On the other hand, if Groupon is generating so much revenue, it should be building up piles of cash. Unless, of course, the company is spending so much money to generate that revenue that it isn’t making any real profit at all. In that case, the investors in Groupon are hoping that the company will eventually grow itself into profitability somehow down the line. And, Groupon, itself, needs the new infusion of money in order to keep from going bankrupt or deeply into debt.
That changes the above example. In that case it would be more like if you had a home but could only afford to make payments for a few more months before you ran out of money. In that case, you had better go out and get the biggest zero percent interest mortgage anyone would give you so that you can keep making payments until you figure something else out.
Is Groupon a Good Investment?
Some analysts have suggested that Groupon needs the money for expansion, apparently overseas where this particular business model may or may not be accepted by consumers or business owners. That’s a pretty big gamble and runs the risk of distracting management from developing its current business model into a long-term profitable enterprise.
Others have suggested that Groupon needs even more sales employees to keep things running. This is the scariest of all the prospects. It may be that all of the low hanging fruit has been picked and that there just isn’t enough demand from business or consumers.
As numerous people have noticed, Groupon’s deals are heavily tilted toward certain types of business like massage, sky diving, personal training, and the like. How many of the people who buy those deals are likely to keep buying the same deals? After you’ve taken one intro to skydiving class, how many more will you buy?
If Groupon needs even more sales people to keep it’s model afloat, that isn’t a good sign.

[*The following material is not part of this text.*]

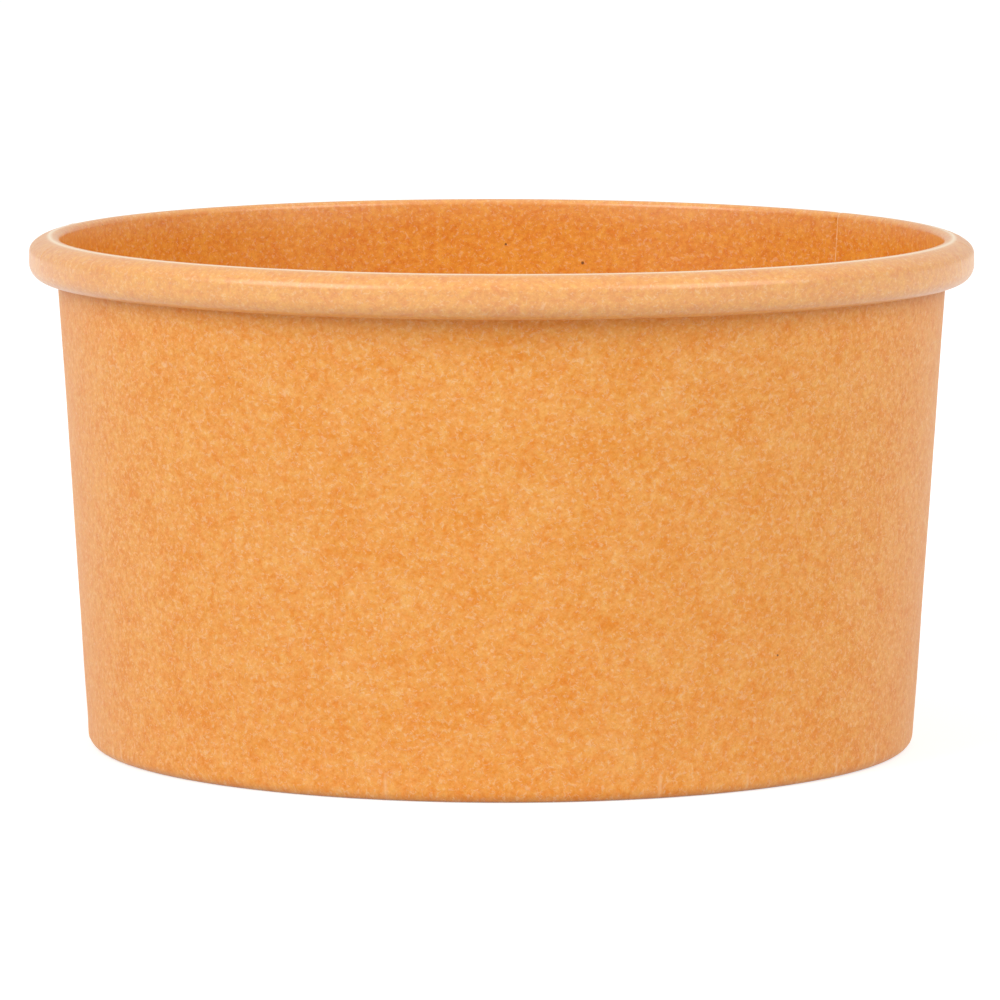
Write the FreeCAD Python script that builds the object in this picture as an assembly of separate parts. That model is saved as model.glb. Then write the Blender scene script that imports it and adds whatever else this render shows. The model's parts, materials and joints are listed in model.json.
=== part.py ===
"""Paper ice cream tub: a fan of kraft board wrapped into a slightly tapered wall, and a round
board base set up inside it.

The wall's top edge is rolled outwards into a rim, its bottom edge is folded inwards and up as a
hem, and its two side edges overlap in one sealed lap. The base is a disc whose edge is bent down
into a skirt, and the hem holds that skirt against the wall.

Millimetres. The origin is the middle of the foot, on the surface that the tub stands on, and +Z
points up out of the mouth. Azimuths are counted from +X towards +Y.
"""
import FreeCAD
import Part
import math
import os

# Overall sizes
rim_diameter = 90.0  # across the rolled rim
tub_height = 48.7  # from the foot to the top of the rim
foot_diameter = 78.9  # across the wall's outer face, carried on down to the foot

# Board
wall_board = 0.40  # thickness of the coated board of the wall
base_board = 0.35  # thickness of the coated board of the base

# Rolled rim, its radii measured on the coated face, which the roll turns outwards
roll_height = 4.1  # from the underside of the roll to its top
crest_radius = 0.60  # bend from the wall into the top of the roll
shoulder_slope = 42.0  # degrees that the top of the roll falls before its shoulder
shoulder_radius = 1.05  # bend from the top of the roll into its upright outer face
under_radius = 1.60  # bend from the outer face into the underside
under_flat = 0.25  # level stretch of the underside
tuck_radius = 0.75  # bend that tucks the raw edge up inside the roll
tuck_rise = 1.0  # length of the raw edge that stands inside the roll
tuck_gap = 0.05  # clearance between the tucked edge and the wall

# Hem at the foot
corner_radius = 1.10  # outer radius of the bend from the wall into the foot
fold_radius = 0.65  # outer radius of the bend from the foot up into the hem
foot_flat = 0.25  # width of the level ring that the tub stands on
hem_rise = 5.0  # height of the hem's raw edge above the foot
hem_flare = 28.0  # degrees between the hem's pressed part and its lower part
crease_radius = 1.0  # bend between those two parts, on the coated face

# Base
base_recess = 6.0  # height of the base's underside above the foot
base_bend = 0.80  # bend from the base's top face into its skirt
skirt_gap = 0.30  # from the corner's bend up to the skirt's raw edge

# Side lap
lap_azimuth = 38.1  # degrees, where the inner layer's cut edge lies
lap_width = 7.0  # overlap of the two layers
lap_ramp = 1.6  # stretch over which the outer layer climbs onto the inner one
lap_step = 0.30  # height of the inner layer's cut edge inside, where the lap is pressed
lap_sink = 0.10  # how far the lap's shapes reach past the faces that they are joined to or cut
lap_feather = 0.02  # thickness left where the outer layer's climb runs out
groove_width = 0.25  # hairline gap that the cut edge leaves in the roll
groove_depth = 0.12

FULL_TURN = 360.0
QUARTER_TURN = 90.0


def point(radius, height):
    """A point of the section, which is drawn in the XZ plane."""
    return FreeCAD.Vector(radius, 0, height)


def direction(degrees):
    """A unit vector of the section: 0 points outwards and 90 points up."""
    angle = math.radians(degrees)
    return point(math.cos(angle), math.sin(angle))


def left_of(heading):
    """A unit vector that points to the left of a heading."""
    return direction(heading + QUARTER_TURN)


def turned(shape, degrees):
    """The shape turned about the tub's axis."""
    copy = shape.copy()
    copy.rotate(point(0, 0), FreeCAD.Vector(0, 0, 1), degrees)
    return copy


def spun(face, start, sweep):
    """The solid that a section face makes when it is turned about the axis, from one azimuth."""
    solid = face.revolve(point(0, 0), FreeCAD.Vector(0, 0, 1), sweep)
    return turned(solid, start)


class SheetPath:
    """The way that one face of a bent board takes through the section.

    The path follows the coated face, which lies to the left of the way that it runs. It is made
    of straights and bends, and each can be drawn again at an offset to the right of the path, so
    that any layer of the board can be made from it.
    """

    def __init__(self, start, heading):
        self.at = start
        self.heading = heading
        self.stretches = []

    def straight(self, length):
        begin = self.at
        self.at = begin + direction(self.heading) * length
        self.stretches.append(("straight", begin, self.at, left_of(self.heading)))

    def bend(self, radius, turn):
        """Turns left for a positive angle and right for a negative one."""
        side = math.copysign(1, turn)
        centre = self.at + left_of(self.heading) * (side * radius)
        begin_heading = self.heading
        self.heading += turn
        self.at = centre - left_of(self.heading) * (side * radius)
        self.stretches.append(("bend", centre, radius, side, begin_heading, turn))

    def edges(self, offset):
        """The path's edges, moved to its right by an offset."""
        made = []
        for stretch in self.stretches:
            if stretch[0] == "straight":
                begin, end, left = stretch[1:]
                made.append(Part.LineSegment(begin - left * offset, end - left * offset).toShape())
                continue
            centre, radius, side, heading, turn = stretch[1:]
            reach = side * radius + offset
            ends = [centre - left_of(heading + turn * share) * reach for share in (0, 0.5, 1)]
            made.append(Part.Arc(*ends).toShape())
        return made

    def face(self, near, far):
        """The closed face between two offsets to the right of the path."""
        near_edges = self.edges(near)
        far_edges = self.edges(far)
        first_cap = Part.LineSegment(far_edges[0].firstVertex().Point, near_edges[0].firstVertex().Point)
        last_cap = Part.LineSegment(near_edges[-1].lastVertex().Point, far_edges[-1].lastVertex().Point)
        loop = [first_cap.toShape()] + near_edges + [last_cap.toShape()] + far_edges[::-1]
        return Part.Face(Part.Wire(Part.__sortEdges__(loop)))


# Places in the section that several pieces share
rim_radius = rim_diameter / 2
foot_radius = foot_diameter / 2
roll_underside = tub_height - roll_height


def wall_draft():
    """Degrees that the wall leans outwards, so that the rim's tucked edge lies along it."""
    tuck_centre_radius = rim_radius - under_radius - under_flat
    run = tuck_centre_radius - foot_radius
    rise = roll_underside + tuck_radius
    clear = tuck_radius + tuck_gap
    return math.degrees(math.acos(clear / math.hypot(rise, run)) - math.atan2(rise, run))


draft = wall_draft()
lean = math.tan(math.radians(draft))
level_share = 1 / math.cos(math.radians(draft))  # a wall's level width over its thickness
wall_heading = QUARTER_TURN - draft


def outer_radius(height, inwards=0.0):
    """Radius at a height of the wall's outer face, or of a face that far inside it."""
    return foot_radius + height * lean - inwards * level_share


def inner_radius(height):
    """Radius of the wall's coated inner face at a height."""
    return outer_radius(height, wall_board)


def corner_centre():
    """Centre of the bend from the wall into the foot."""
    return point(outer_radius(corner_radius, corner_radius), corner_radius)


def crest_centre():
    """Centre of the bend from the wall into the top of the roll."""
    height = tub_height - crest_radius
    return point(inner_radius(height) + crest_radius * level_share, height)


def add_hem(path):
    """From the hem's raw edge down inside the foot, round the fold and into the wall."""
    coated_radius = fold_radius - wall_board
    flare_heading = -QUARTER_TURN - draft - hem_flare
    fold_centre = point(corner_centre().x - foot_flat, fold_radius)
    flare_end = fold_centre - left_of(flare_heading) * coated_radius
    spread = flare_end - point(outer_radius(flare_end.z, wall_board + base_board), flare_end.z)
    away = spread.dot(left_of(wall_heading))
    flare_length = away / math.sin(math.radians(hem_flare))
    crease = flare_end - direction(flare_heading) * flare_length
    crease_reach = crease_radius * math.tan(math.radians(hem_flare) / 2)
    pressed_length = (path.at - crease).Length
    path.straight(pressed_length - crease_reach)
    path.bend(crease_radius, -hem_flare)
    path.straight(flare_length - crease_reach)
    path.bend(coated_radius, -flare_heading)
    path.straight(foot_flat)
    path.bend(corner_radius - wall_board, wall_heading)


def add_wall(path):
    """Straight up the wall to where the rim's roll begins."""
    roll_begins = crest_centre() + left_of(wall_heading) * crest_radius
    path.straight((roll_begins - path.at).Length)


def add_roll(path):
    """Over the top, down the outer face and back under to where the raw edge tucks in."""
    slope = math.radians(shoulder_slope)
    top_reach = rim_radius - crest_centre().x - shoulder_radius * (1 - math.sin(slope))
    top_radius = top_reach / math.sin(slope)
    fall = top_radius * (1 - math.cos(slope)) + shoulder_radius * math.cos(slope)
    path.bend(crest_radius, -wall_heading)
    path.bend(top_radius, -shoulder_slope)
    path.bend(shoulder_radius, shoulder_slope - QUARTER_TURN)
    path.straight(roll_height - fall - under_radius)
    path.bend(under_radius, -QUARTER_TURN)
    path.straight(under_flat)


def add_tuck(path):
    """Up inside the roll, beside the wall, to the raw edge."""
    path.bend(tuck_radius, -QUARTER_TURN - draft)
    path.straight(tuck_rise)


def wall_path():
    """The whole board of the wall, from the hem's raw edge to the roll's."""
    hem_top = point(outer_radius(hem_rise, wall_board + base_board), hem_rise)
    path = SheetPath(hem_top, -QUARTER_TURN - draft)
    add_hem(path)
    add_wall(path)
    add_roll(path)
    add_tuck(path)
    return path


def arc_degrees(length):
    """The angle that a length spans on the wall's outer face, at half the tub's height."""
    return math.degrees(length / outer_radius(tub_height / 2))


ramp_sweep = arc_degrees(lap_ramp)


def lap_section(thickness):
    """The outer layer of the lap, up into the bend of the tucked edge.

    At the foot it ends where its bend would reach below the surface that the tub stands on.
    """
    wrap = math.degrees(math.asin(corner_radius / (corner_radius + wall_board)))
    coated_radius = corner_radius - wall_board
    path = SheetPath(corner_centre() + direction(-wrap) * coated_radius, QUARTER_TURN - wrap)
    path.bend(coated_radius, wrap - draft)
    path.straight((roll_underside + tuck_radius - path.at.z) * level_share)
    return path.face(wall_board - lap_sink, wall_board + thickness)


def along_ramp(near, far):
    """The solid between two outlines: one at the cut edge and one where the ramp ends."""
    outlines = [turned(near, lap_azimuth), turned(far, lap_azimuth + ramp_sweep)]
    return Part.makeLoft(outlines, True, True)


def lap_climb():
    """Outside, where the outer layer climbs onto the inner one."""
    return along_ramp(lap_section(wall_board).OuterWire, lap_section(lap_feather).OuterWire)


def recess_outline(depth):
    """The space inside the wall's coated face that reaches a depth into the board."""
    heights = (base_recess + base_board - base_bend, crest_centre().z + lap_sink)
    low, high = [(point(inner_radius(height) - lap_sink, height),
                  point(inner_radius(height) + depth * level_share, height)) for height in heights]
    return Part.makePolygon([low[0], low[1], high[1], high[0], low[0]])


def lap_recess():
    """Inside, between the inner layer's cut edge and the other layer, above the base."""
    return along_ramp(recess_outline(lap_step), recess_outline(-lap_sink / 2))


def roll_groove():
    """The hairline gap that the inner layer's cut edge leaves over the roll."""
    path = SheetPath(crest_centre() + left_of(wall_heading) * crest_radius, wall_heading)
    add_roll(path)
    sweep = arc_degrees(groove_width)
    return spun(path.face(-groove_depth, groove_depth), lap_azimuth, sweep)


def side_wall():
    """The wrapped board: hem, wall, rolled rim and side lap, in one piece."""
    sheet = spun(wall_path().face(0, wall_board), lap_azimuth, FULL_TURN)
    lap_sweep = arc_degrees(lap_width)
    lap_layer = spun(lap_section(wall_board), lap_azimuth - lap_sweep, lap_sweep)
    wrapped = sheet.fuse([lap_layer, lap_climb()]).cut([lap_recess(), roll_groove()])
    return wrapped.removeSplitter().Solids[0]


def base():
    """The round base, its skirt bent down and pressed against the wall."""
    top = base_recess + base_board
    flat_radius = inner_radius(top - base_bend) - base_bend * level_share
    path = SheetPath(point(0, top), 0)
    path.straight(flat_radius)
    path.bend(base_bend, -QUARTER_TURN - draft)
    path.straight((path.at.z - corner_radius - skirt_gap) * level_share)
    return spun(path.face(0, base_board), 0, FULL_TURN).Solids[0]


pieces = {
    "side_wall": side_wall(),
    "base": base(),
}
os.makedirs("parts", exist_ok=True)
for name, solid in pieces.items():
    solid.exportStep(f"parts/{name}.step")
    box = solid.optimalBoundingBox()
    print(
        f"{name}: valid {solid.isValid()}, {solid.Volume:.1f} mm3,"
        f" {box.XLength:.2f} x {box.YLength:.2f} x {box.ZLength:.2f} mm"
    )
print(f"wall leans outwards {draft:.2f} degrees")
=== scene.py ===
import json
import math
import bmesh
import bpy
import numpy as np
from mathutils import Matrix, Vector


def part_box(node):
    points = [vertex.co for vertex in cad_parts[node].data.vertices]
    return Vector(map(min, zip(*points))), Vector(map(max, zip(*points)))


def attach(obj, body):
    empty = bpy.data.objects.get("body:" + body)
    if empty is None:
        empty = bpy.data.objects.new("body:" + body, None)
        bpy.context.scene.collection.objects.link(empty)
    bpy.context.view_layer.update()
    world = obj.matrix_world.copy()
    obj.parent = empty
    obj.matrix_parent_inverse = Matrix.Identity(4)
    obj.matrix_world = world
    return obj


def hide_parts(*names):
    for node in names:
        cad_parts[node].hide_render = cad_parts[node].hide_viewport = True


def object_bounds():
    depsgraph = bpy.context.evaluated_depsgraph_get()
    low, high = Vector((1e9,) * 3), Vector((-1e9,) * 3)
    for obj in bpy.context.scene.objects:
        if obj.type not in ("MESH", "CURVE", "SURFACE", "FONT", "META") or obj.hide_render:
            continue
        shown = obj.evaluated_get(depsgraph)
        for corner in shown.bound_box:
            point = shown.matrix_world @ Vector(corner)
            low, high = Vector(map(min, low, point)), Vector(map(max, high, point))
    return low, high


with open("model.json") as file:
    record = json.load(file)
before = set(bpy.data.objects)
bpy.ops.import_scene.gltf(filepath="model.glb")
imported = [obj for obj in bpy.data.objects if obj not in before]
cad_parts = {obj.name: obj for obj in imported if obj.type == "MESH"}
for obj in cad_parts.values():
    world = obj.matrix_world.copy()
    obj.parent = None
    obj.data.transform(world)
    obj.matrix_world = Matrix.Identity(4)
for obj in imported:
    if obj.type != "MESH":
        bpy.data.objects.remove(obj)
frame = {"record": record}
cad_low, cad_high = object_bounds()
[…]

As Techcrunch suggests, this current round of financing may be used to cash out existing investors.
That is a very real possibility. I know that if I had invested $1 million in Groupon (or any company) and that investment would have paid off for $25 million if the Google buyout had gone through, I’d be pressing for a way to cash out at least some of my investment, no matter how well the company was doing. That is just smart investing. Only a fool leaves all their money on the table after making a big profit in a speculative investment.
If this is just an orderly exit for savvy investors, then the new round of financing is just business as usual.
The question is how many of those investors (who get to see the real inside numbers, not just speculation) want out now, and how urgently do they want out?
In other words, do those with skin in the game want to cash out because they don’t see a happy future where Groupon dominates for years in a very lucrative market?
Google executives have suggested that they were buying certain companies because they didn’t have the time to build a similar enterprise. Having been unsuccessful in acquiring Groupon, Google has all the time in the world to build a competitor, as does Microsoft, Apple, and untold other companies.
Groupon executives have said noted that they are still number one despite numerous new competitors who have tried to duplicate what the company is doing. However, none of those competitors has been a deep-pocketed, established technology company or advertising company.
The Groupon model is easy to copy. As Groupon’s management has pointed out, it has already been copied many times by small startups with very little investment. The model is not easy to scale, however, which is why Groupon is still the king and everyone else is a niche player. However, if that is the only moat around Groupon’s business model, the company is in for a very rude surprise when one of the 800 lb. gorillas come to town.
The even bigger threat to Groupon is that its model is easily diluted. In order to work, Groupon’s deals must be "big deals." Businesses can only offer so many big deals and still make a reasonable profit. A merchant who rings up thousands of 50 percent discounts one month may not be able to offer such a deal again for several months, taking a potential customer off of the table, whether the deal gets sold by Groupon or a competitor.
Even worse, becomes the competition between deals. Right now, only certain shoppers know about Groupon. Even fewer know that there are other alternatives. However, as that number grows, people will be looking not just at the Groupon deal, but the deal at other deal of the day sites, whether local or national and choosing between them, which dilutes the "wow factor" that Groupon deals currently enjoy. When the email from Groupon is just another sales email you get every day in your inbox and not a must view, then the company is finished.
Groupon may still get bought out by another tech company for a big amount, or it may be able to make it all the way to an IPO. Groupon is not a sustainable long-term enterprise. If it is sold or taken public fast enough, then it will be a good investment for those who got out in time. If not, then Groupon will eventually shut down or become a shell of its former self. Either way, the clock is ticking.